> Directions for this task: State how many lines of the records contain the string "with", and give no other information.

--- START Provided entries ---

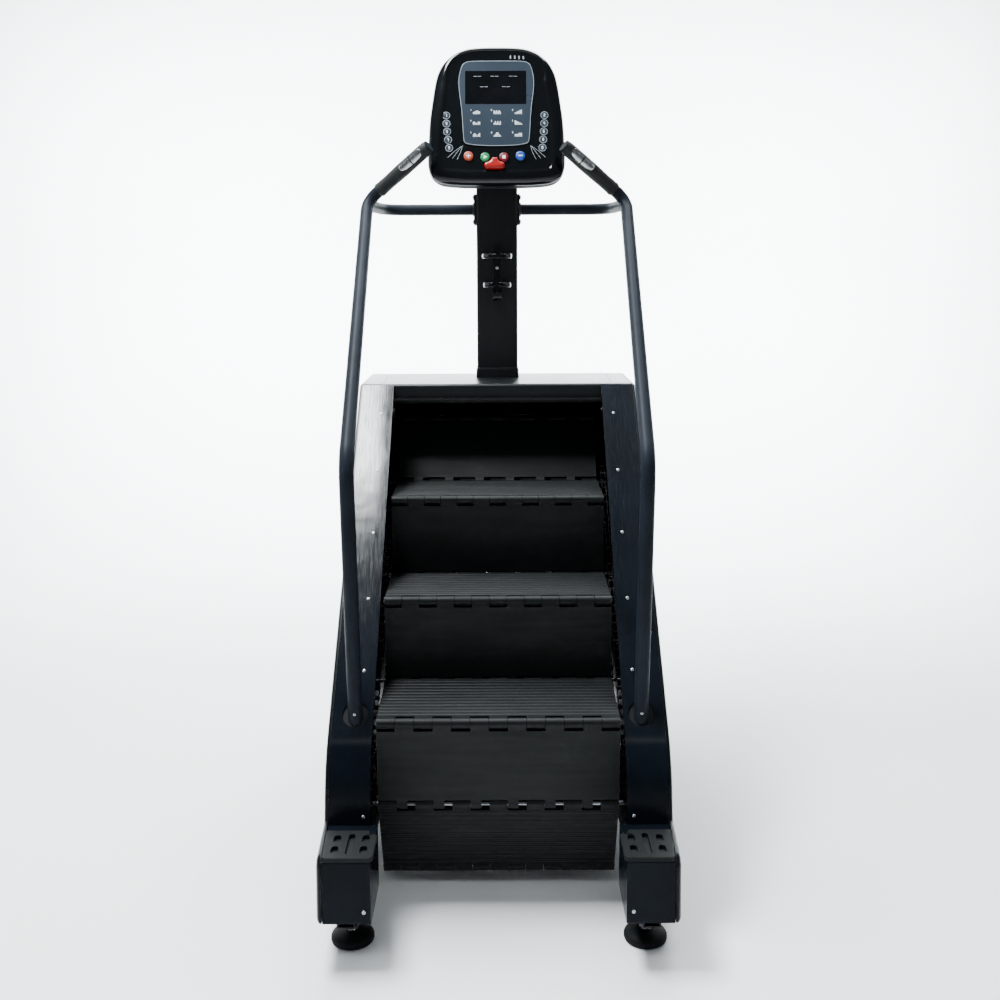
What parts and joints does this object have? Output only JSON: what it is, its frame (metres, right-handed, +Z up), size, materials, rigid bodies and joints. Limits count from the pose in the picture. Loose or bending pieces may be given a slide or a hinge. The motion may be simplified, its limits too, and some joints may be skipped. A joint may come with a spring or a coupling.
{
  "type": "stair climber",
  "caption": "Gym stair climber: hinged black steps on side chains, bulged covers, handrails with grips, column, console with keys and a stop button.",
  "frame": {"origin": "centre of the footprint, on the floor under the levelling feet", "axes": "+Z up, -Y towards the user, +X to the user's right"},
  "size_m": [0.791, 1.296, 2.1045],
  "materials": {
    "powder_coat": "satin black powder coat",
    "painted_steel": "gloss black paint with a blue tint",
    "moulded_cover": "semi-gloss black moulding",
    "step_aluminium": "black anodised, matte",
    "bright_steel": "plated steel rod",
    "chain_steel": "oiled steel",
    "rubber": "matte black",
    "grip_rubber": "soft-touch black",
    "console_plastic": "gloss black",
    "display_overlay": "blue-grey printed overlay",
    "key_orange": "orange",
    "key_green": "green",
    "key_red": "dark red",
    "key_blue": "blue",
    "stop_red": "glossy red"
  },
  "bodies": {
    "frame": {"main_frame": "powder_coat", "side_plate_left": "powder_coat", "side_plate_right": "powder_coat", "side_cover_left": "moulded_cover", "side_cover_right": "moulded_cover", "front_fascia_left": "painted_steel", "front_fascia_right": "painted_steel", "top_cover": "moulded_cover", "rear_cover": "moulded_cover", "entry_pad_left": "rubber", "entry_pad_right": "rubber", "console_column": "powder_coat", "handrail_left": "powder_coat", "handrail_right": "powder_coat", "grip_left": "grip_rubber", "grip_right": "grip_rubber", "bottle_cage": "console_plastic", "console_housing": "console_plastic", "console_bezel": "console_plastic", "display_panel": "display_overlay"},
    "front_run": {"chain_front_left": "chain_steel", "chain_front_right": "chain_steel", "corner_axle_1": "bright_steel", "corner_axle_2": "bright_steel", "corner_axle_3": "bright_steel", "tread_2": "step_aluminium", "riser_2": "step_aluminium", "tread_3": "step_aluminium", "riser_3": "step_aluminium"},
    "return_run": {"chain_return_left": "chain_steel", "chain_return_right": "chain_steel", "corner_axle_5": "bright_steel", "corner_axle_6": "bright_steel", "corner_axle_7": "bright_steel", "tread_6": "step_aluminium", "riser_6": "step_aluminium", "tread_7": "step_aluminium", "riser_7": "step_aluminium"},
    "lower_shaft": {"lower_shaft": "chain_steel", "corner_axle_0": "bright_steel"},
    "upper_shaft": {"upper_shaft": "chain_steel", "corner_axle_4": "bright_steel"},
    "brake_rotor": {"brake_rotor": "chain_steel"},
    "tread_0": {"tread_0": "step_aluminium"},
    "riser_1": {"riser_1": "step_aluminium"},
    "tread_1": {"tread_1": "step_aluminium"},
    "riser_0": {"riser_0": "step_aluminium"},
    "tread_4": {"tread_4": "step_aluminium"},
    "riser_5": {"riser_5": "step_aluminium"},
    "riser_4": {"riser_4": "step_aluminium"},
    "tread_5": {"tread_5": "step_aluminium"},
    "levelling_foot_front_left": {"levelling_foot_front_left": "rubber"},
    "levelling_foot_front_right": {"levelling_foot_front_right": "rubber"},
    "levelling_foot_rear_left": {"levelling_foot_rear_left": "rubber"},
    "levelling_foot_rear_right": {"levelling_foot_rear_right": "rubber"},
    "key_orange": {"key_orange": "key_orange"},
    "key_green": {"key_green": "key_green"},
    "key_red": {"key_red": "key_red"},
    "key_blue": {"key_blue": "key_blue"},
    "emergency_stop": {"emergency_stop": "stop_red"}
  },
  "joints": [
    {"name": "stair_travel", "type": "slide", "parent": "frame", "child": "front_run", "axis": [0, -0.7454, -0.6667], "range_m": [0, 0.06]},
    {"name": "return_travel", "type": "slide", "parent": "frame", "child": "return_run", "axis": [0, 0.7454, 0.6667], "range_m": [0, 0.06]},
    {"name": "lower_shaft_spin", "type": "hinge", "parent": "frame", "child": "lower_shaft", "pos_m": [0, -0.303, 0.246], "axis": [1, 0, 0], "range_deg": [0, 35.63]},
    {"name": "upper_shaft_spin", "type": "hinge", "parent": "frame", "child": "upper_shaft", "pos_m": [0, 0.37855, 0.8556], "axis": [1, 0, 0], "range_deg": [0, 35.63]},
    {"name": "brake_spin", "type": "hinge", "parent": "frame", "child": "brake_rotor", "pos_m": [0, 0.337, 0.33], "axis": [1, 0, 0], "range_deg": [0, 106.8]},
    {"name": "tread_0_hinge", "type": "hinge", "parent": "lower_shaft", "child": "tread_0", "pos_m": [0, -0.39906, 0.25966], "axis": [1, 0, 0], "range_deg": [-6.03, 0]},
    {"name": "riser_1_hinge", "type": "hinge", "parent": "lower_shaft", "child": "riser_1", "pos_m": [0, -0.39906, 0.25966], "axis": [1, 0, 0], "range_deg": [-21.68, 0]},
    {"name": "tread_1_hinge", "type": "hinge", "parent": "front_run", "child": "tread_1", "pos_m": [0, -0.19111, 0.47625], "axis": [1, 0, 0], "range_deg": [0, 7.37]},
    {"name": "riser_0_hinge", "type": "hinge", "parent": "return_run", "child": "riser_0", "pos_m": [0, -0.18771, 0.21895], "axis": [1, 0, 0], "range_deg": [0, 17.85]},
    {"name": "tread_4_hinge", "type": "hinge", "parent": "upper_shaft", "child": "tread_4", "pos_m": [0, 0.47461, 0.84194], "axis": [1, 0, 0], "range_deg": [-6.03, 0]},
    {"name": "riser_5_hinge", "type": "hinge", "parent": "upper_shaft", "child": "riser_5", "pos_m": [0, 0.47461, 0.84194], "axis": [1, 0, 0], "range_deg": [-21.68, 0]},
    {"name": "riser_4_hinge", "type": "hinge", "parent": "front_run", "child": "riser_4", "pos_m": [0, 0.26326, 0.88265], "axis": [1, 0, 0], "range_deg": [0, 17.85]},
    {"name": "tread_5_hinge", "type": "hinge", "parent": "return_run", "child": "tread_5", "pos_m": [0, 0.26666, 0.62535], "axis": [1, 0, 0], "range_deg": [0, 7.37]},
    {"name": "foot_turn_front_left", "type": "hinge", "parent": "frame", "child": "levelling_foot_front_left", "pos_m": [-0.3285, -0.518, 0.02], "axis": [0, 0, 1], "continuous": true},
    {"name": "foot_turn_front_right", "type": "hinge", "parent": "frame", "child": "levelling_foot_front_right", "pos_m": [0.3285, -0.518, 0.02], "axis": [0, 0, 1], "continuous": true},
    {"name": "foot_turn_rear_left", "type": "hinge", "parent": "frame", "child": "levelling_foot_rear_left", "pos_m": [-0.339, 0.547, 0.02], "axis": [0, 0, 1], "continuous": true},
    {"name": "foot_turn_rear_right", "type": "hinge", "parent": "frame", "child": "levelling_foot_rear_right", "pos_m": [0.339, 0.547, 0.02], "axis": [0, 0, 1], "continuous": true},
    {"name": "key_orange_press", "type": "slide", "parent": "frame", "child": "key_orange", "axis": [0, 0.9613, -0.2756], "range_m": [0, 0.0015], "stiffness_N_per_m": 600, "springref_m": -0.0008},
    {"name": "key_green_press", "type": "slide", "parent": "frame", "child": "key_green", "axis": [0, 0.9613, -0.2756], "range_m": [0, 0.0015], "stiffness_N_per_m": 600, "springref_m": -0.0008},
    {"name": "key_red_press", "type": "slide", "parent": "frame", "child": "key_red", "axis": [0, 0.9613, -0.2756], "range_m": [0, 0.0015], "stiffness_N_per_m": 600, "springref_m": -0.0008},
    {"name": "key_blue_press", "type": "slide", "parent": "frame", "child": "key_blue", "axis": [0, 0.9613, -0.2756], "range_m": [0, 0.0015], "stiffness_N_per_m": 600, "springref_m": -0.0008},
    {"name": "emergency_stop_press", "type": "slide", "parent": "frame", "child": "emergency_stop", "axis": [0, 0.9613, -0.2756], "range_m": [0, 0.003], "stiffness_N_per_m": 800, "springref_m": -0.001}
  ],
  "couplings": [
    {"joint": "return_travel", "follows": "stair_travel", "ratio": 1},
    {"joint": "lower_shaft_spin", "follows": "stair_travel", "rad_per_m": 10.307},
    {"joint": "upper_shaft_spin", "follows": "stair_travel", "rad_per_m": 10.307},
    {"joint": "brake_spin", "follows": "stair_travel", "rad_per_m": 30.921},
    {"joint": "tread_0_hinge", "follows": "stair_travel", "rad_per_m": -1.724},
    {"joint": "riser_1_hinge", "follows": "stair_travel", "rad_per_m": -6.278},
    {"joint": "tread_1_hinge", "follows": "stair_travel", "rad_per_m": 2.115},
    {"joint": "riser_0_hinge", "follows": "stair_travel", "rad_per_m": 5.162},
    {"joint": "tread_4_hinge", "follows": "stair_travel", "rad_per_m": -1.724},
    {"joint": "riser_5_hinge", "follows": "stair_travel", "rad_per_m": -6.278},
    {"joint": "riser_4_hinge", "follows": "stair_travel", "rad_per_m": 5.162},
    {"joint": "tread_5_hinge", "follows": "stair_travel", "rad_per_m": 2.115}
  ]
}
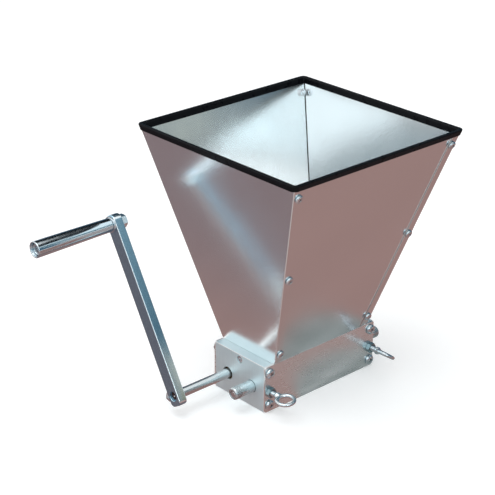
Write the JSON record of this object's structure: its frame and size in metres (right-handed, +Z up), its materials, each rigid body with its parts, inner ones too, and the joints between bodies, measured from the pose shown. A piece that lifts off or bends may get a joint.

--- END Provided entries ---

> Answer in full: 4